» Records to use:
——————————

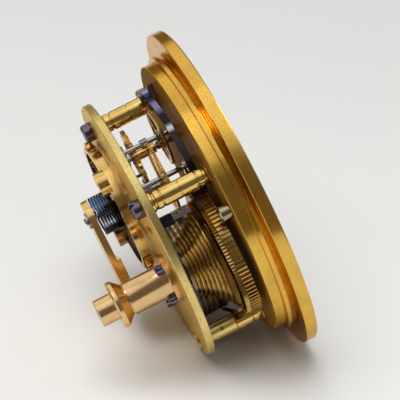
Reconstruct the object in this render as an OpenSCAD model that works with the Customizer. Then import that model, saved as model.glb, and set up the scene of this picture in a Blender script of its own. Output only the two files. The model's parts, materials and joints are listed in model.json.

——————————

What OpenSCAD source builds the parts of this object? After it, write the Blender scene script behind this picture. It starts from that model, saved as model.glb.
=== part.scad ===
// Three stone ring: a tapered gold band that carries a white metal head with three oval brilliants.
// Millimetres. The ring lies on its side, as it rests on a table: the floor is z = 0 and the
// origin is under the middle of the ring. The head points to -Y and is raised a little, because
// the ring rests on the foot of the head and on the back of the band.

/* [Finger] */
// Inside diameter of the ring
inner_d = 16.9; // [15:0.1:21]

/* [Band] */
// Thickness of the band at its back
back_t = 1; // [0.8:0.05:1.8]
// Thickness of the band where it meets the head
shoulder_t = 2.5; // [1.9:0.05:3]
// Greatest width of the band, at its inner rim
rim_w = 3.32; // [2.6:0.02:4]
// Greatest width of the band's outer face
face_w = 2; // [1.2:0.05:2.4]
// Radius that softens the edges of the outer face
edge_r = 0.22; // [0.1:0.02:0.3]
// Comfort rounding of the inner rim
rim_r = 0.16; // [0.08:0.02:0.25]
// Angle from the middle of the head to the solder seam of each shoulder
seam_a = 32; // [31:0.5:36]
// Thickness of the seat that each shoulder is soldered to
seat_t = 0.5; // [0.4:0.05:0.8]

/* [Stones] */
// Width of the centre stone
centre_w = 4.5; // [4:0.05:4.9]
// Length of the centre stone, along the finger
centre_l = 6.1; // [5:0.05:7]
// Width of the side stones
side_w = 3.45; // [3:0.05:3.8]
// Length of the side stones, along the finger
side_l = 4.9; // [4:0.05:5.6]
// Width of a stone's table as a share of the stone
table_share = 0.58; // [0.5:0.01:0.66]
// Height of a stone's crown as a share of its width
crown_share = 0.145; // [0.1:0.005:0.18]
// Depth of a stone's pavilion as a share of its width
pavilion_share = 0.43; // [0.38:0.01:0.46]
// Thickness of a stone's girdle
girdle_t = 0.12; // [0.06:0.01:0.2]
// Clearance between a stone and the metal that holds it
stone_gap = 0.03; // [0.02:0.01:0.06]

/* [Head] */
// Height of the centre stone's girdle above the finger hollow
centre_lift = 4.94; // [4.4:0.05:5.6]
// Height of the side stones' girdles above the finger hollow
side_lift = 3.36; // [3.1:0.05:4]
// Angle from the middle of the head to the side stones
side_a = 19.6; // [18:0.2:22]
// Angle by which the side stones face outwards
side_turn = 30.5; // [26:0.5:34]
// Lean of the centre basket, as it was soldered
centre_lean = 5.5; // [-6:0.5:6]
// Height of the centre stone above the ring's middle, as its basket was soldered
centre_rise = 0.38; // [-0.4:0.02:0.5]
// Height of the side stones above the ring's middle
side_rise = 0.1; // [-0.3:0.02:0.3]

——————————

» What the exercise asks: Report all lines of the data that include the word "picture".

» Result of this task:
Reconstruct the object in this render as an OpenSCAD model that works with the Customizer. Then import that model, saved as model.glb, and set up the scene of this picture in a Blender script of its own. Output only the two files. The model's parts, materials and joints are listed in model.json.
What OpenSCAD source builds the parts of this object? After it, write the Blender scene script behind this picture. It starts from that model, saved as model.glb.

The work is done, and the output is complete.